There are only a handful of REALTOR® AEs who work exclusively at home, but dozens of AEs told RAE that working from home occasionally had recently become a part (or perk) of their job.
“I’m a morning person, so my productivity dwindles in the afternoon and then I get a second wind in the evening,” says Millager. “I work around that schedule and the association is getting much more out of me by allowing me the freedom to set my own schedule.”
Jill Beck, EVP of the North Dakota Association of REALTORS®, is virtual when she needs to be. “I love the flexibility that I have, but you need to be disciplined to get the work done and earn the trust of leadership.”
Like most AEs today, Susan Manners, AE of the 600-member Malibu Association of REALTORS®, isn’t tied to her desk. “I can work from home or a hotel room,” she says. “My e-mails stream into numerous gadgets and I’m able to log in to my desk at the office via gotomypc.com.”
Although Manners is not a full-time virtual worker, her accountant, Web master, and programmer all are. “We never meet in person,” she explains. Bills, deposits, and payroll forms are scanned and sent to the accountant by e-mail to reconcile. “I’ve never even met our Web master,” she marvels.

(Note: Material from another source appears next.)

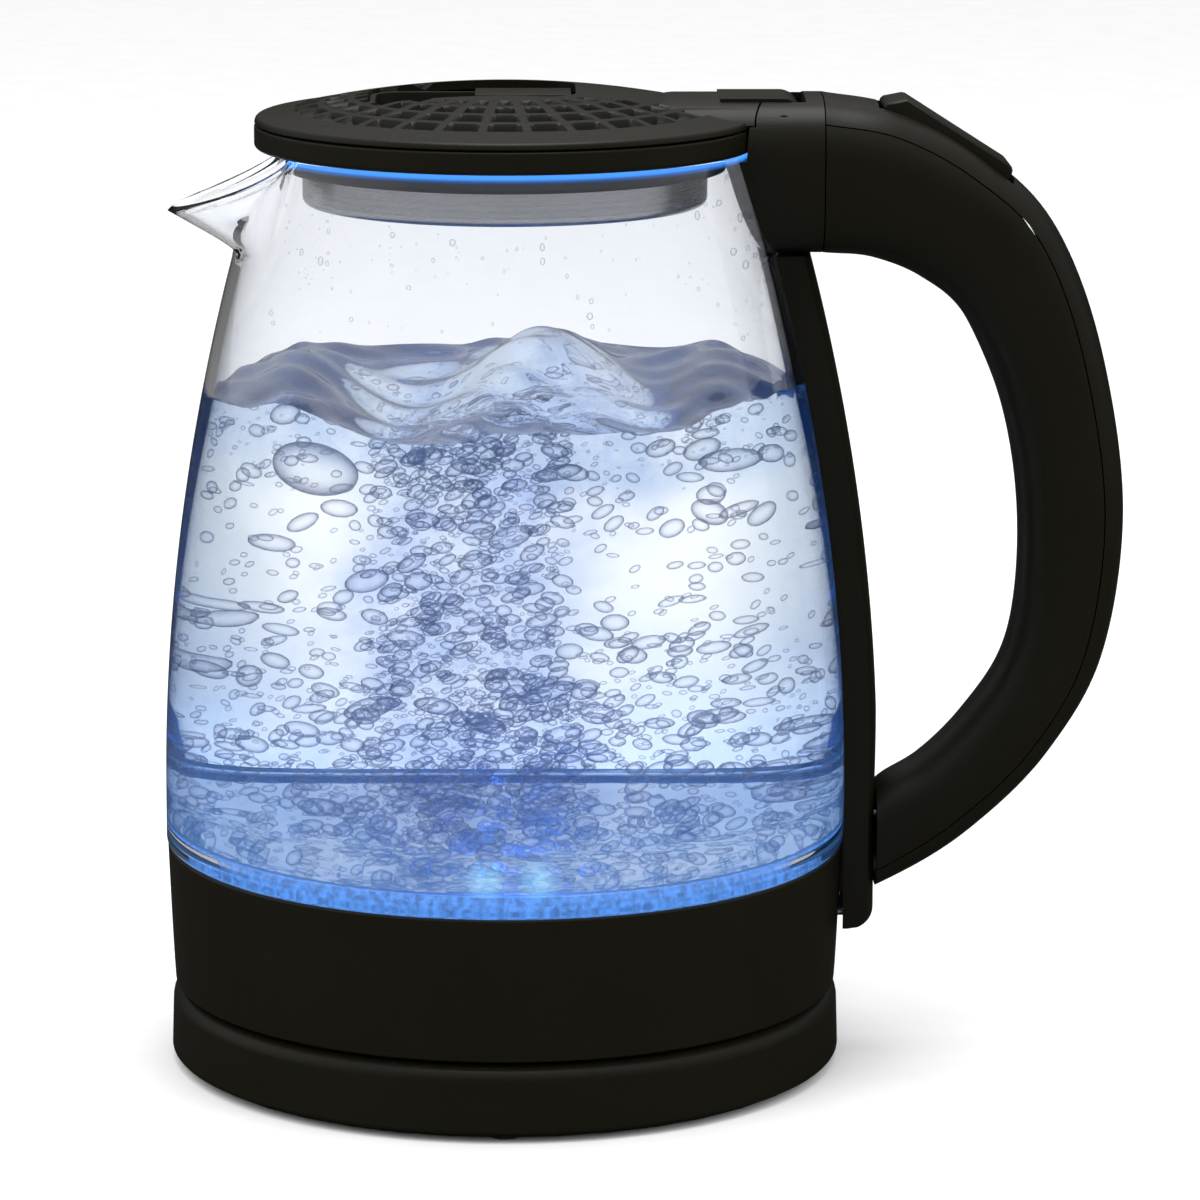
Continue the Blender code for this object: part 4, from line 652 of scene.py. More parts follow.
def light_band():
    """Ribbed ring: its radius ripples with the angle, r = R - d (1 - cos(N a)) / 2."""
    inner = RING_RADIUS - RING_WIDTH
    corners = [(inner, RING_TOP - 0.6 * MM), (inner + 0.7 * MM, RING_TOP), (RING_RADIUS, RING_TOP),
               (RING_RADIUS, RING_LOW), (inner, RING_LOW)]
    outline = rounded(corners, 0.3 * MM, steps=4)
    steps = RIBS * 8
    points = turned(outline, steps)
    angle = np.arange(steps) * TURN / steps
    ripple = 1 - RIB_DEPTH / RING_RADIUS * (1 - np.cos(RIBS * angle)) / 2
    points[..., 0] = AXIS_X + (points[..., 0] - AXIS_X) * ripple[:, None]
    points[..., 1] *= ripple[:, None]
    stand_for(surface("light_band", points, FINISH["light_guide"]), "light_ring")


def hot_plate():
    wall = PLATE_WALL
    corners = [(0, HEATER_TOP), (HEATER_RADIUS, HEATER_TOP), (HEATER_RADIUS, HEATER_LOW),
               (HEATER_RADIUS - wall, HEATER_LOW), (HEATER_RADIUS - wall, HEATER_TOP - wall),
               (0, HEATER_TOP - wall)]
    lathe("hot_plate", "heater_plate", corners, (0, 1.4 * MM, 0.2 * MM, 0.2 * MM, 0.6 * MM, 0))


# ---------------------------------------------------------------- glass jar

def jar_radius(z):
    """Outside of the glass: R - (R - shoulder) t^p, t running from the belly to the neck."""
    neck = RIM_Z - NECK_HEIGHT - 0.8 * MM
    share = np.clip((z - BELLY_Z) / (neck - BELLY_Z), 0, 1.03)
    return JAR_RADIUS - (JAR_RADIUS - SHOULDER_RADIUS) * share ** JAR_POWER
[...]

Manners’ association management software is fully virtual, and data is not stored in the office, but rather with the provider. “We no longer store paper member files; they are all scanned and kept online so we can access from any computer, anywhere,” she says. Other services like the board calendar, membership applications, event registration, and payments processing for events are also handled online. “Everything is online.
That way, when I’m on the road or at meetings, I can still run the office from anywhere. It also helps keep costs down.”
Telecommuting Is Law
Late last year President Barack Obama signed into law the Telework Enhancement Act of 2010. This law calls for all federal agencies to create telework policies for all eligible employees and training programs for teleworkers and telework managers. Even though this law doesn’t apply to associations, the government’s recognition of home office value is expected to affect private business practices.